• _Exercise_
Give again, word for word, each line from the top of the listing through the line that holds "foot_round = 3.0; // [1:0.1:5]".
*****
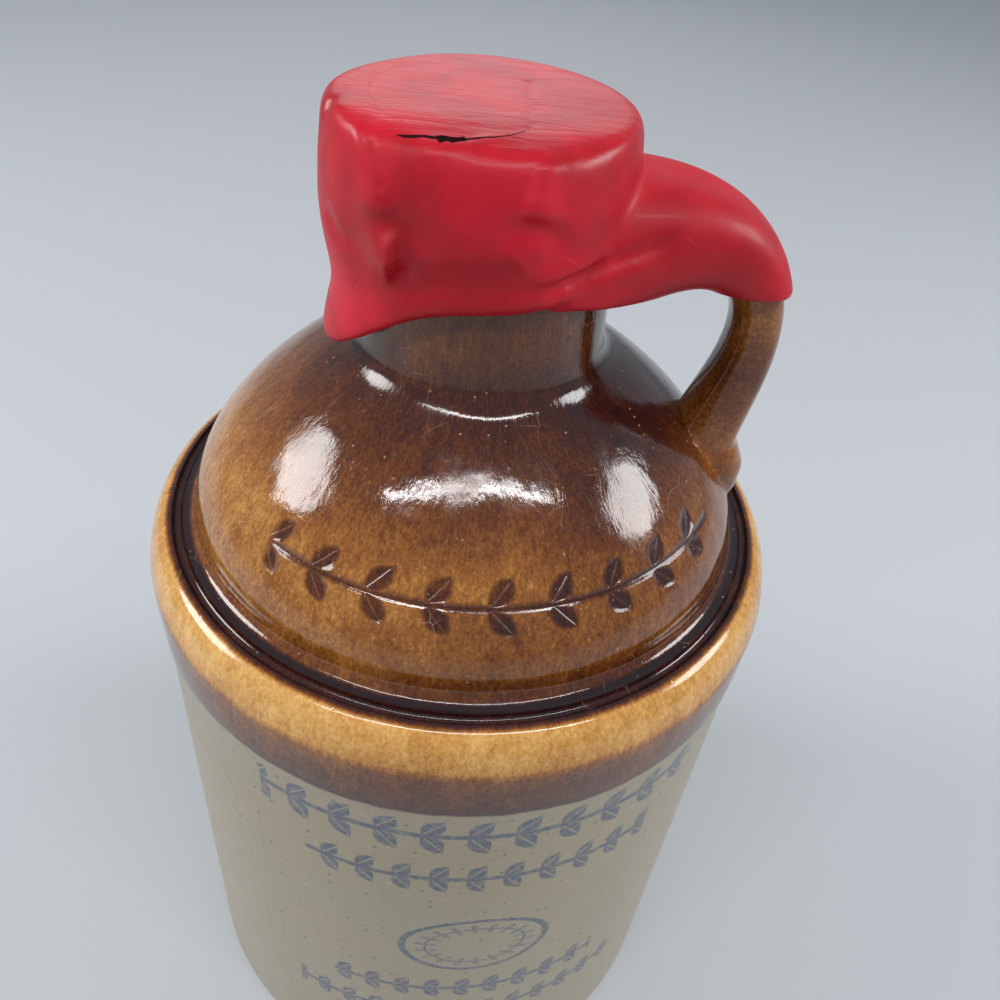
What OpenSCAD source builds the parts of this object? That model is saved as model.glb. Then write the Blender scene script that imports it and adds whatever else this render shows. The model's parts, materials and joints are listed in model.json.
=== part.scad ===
/* [Crock] */
// Height of the crock from the table to the seam under the dome
crock_h = 124.8; // [100:0.2:150]
// Outside radius of the wall just above the foot
crock_r = 54.3; // [53:0.1:60]
// Inward lean of the wall from the foot up to the rim
wall_lean = 1.0; // [0:0.1:2]
// Thickness of the crock and dome walls
wall_t = 7.5; // [4:0.1:9]
// Thickness of the bottom of the crock
base_t = 8.5; // [5:0.1:12]
// Depth of the hollow inside the foot ring
foot_hollow_d = 1.6; // [0.5:0.1:3]
// Width of the flat ring that the jug stands on
foot_ring_w = 4.6; // [3:0.1:8]
// Radius of the rounded outer edge of the foot
foot_round = 3.0; // [1:0.1:5]

/* [Rim and groove] */
// How far the rolled rim swells out past the top of the wall
rim_swell = 0.6; // [0:0.1:1.5]
// Height of the upright part of the rim below its crease
rim_band_h = 15.0; // [8:0.5:24]
// Fall of the rounded ledge from the groove to the crease
ledge_drop = 6.8; // [4:0.1:10]
// Width of the rounded ledge from the groove to the crease
ledge_w = 5.2; // [3.5:0.1:6]
// Width of the groove where the dome sits on the crock
groove_w = 1.8; // [1:0.1:2.4]
// Depth of that groove
groove_d = 0.9; // [0.4:0.1:1.6]

/* [Dome and neck] */
// How far the foot of the dome flares out past its widest upright part
dome_flare = 2.6; // [1:0.1:5]
// Height of the dome from the seam to the foot of the neck
dome_h = 30.8; // [26:0.2:40]
// Height of the flared foot of the dome
dome_foot_h = 3.2; // [2:0.1:5]
// Outside radius of the neck at its foot
neck_r = 18.7; // [17:0.1:22]
// Radius that the neck loses on its way up to the collar
neck_taper = 1.0; // [0:0.1:2]
// Height of the neck from its foot to the top of the lip
neck_h = 31.4; // [28:0.2:40]
// Radius of the soft blend where the neck meets the dome
neck_fillet = 3.0; // [1.5:0.1:5]
// Radius of the bore that takes the cork
bore_r = 12.5; // [10:0.1:14]
// Amount that the collar under the lip stands out from the neck
collar_step = 1.1; // [0.6:0.1:3]
// Height of the collar
collar_h = 10.6; // [9:0.1:14]
// Radius of the rounded edge of the lip
lip_round = 1.8; // [0.8:0.1:2.4]

/* [Handle] */
// Distance of the handle's outermost bend inside the widest part of the dome
handle_inset = 3.6; // [2:0.1:6]
// Height of the upper root above the foot of the neck
handle_rise = 21.4; // [18:0.2:24]
// Thickness of the handle, measured in and out, halfway down
handle_t = 8.4; // [6:0.1:11]
// Width of the handle, measured along the jug's side, halfway down
handle_w = 10.4; // [7:0.1:14]
// Thickness of the pad of clay that is thumbed on at the handle's foot
pad_t = 10.4; // [8:0.1:12]
// Width of that pad
pad_w = 13.0; // [9:0.1:16]
// Height of that pad above the foot of the dome
pad_h = 16.0; // [12:0.2:18]
// Distance of the pad's top inside the handle's outermost bend
pad_inset = 3.4; // [2:0.1:6]

/* [Cork] */
// Length of the cork
cork_len = 30.0; // [20:0.5:38]
// Height of the cork above the lip
cork_proud = 1.4; // [0.6:0.1:2.4]
// Radius that the cork loses from top to bottom
cork_taper = 1.5; // [0.5:0.1:3]
// Bevel around the cork's lower edge
cork_bevel = 1.2; // [0.5:0.1:2]

/* [Paper strip] */
// Width of the paper strip that is glued across the cork
strip_w = 20.4; // [14:0.2:22]
// Thickness of the strip with its glue
strip_t = 0.3; // [0.2:0.05:0.6]
// Sideways distance of the strip's middle from the jug's axis
strip_shift = 5.4; // [0:0.1:6]
// Length of strip left below the lip, down the collar
strip_tail = 7.6; // [4:0.1:8]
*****
• _Task output_
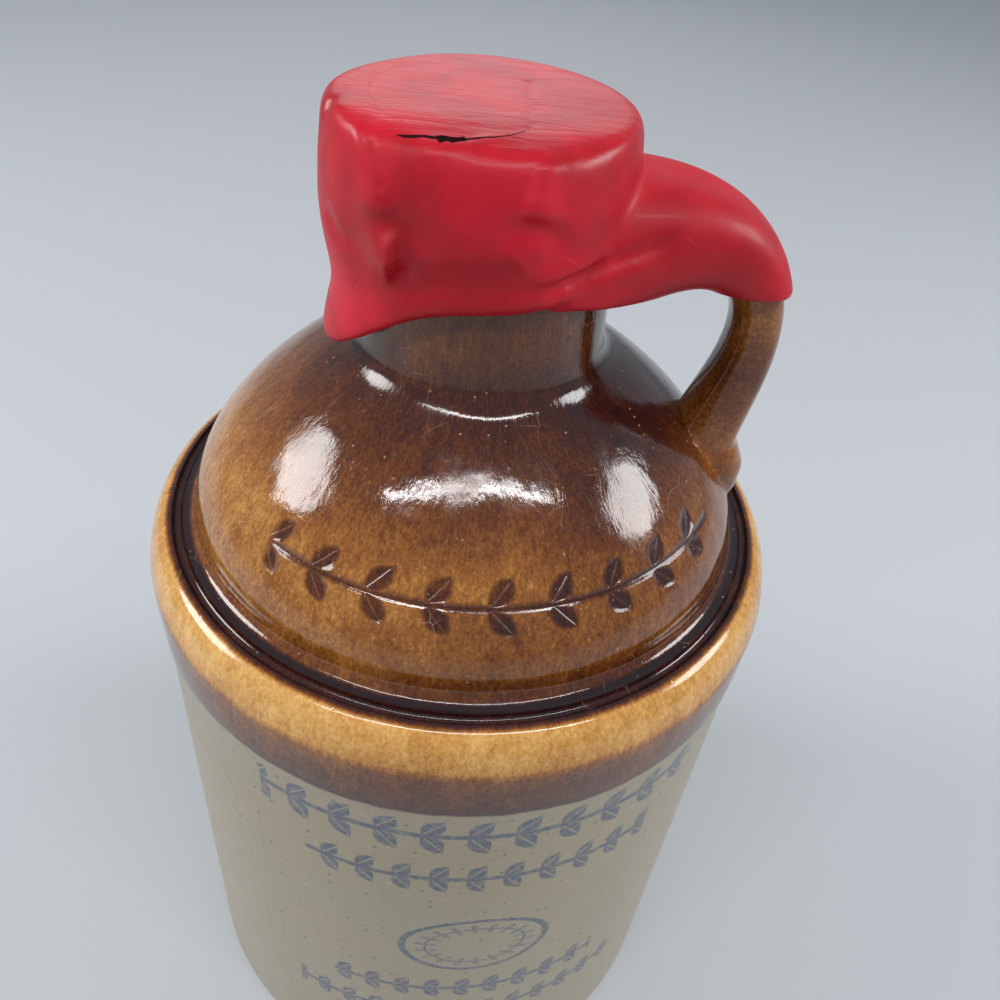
What OpenSCAD source builds the parts of this object? That model is saved as model.glb. Then write the Blender scene script that imports it and adds whatever else this render shows. The model's parts, materials and joints are listed in model.json.
=== part.scad ===
/* [Crock] */
// Height of the crock from the table to the seam under the dome
crock_h = 124.8; // [100:0.2:150]
// Outside radius of the wall just above the foot
crock_r = 54.3; // [53:0.1:60]
// Inward lean of the wall from the foot up to the rim
wall_lean = 1.0; // [0:0.1:2]
// Thickness of the crock and dome walls
wall_t = 7.5; // [4:0.1:9]
// Thickness of the bottom of the crock
base_t = 8.5; // [5:0.1:12]
// Depth of the hollow inside the foot ring
foot_hollow_d = 1.6; // [0.5:0.1:3]
// Width of the flat ring that the jug stands on
foot_ring_w = 4.6; // [3:0.1:8]
// Radius of the rounded outer edge of the foot
foot_round = 3.0; // [1:0.1:5]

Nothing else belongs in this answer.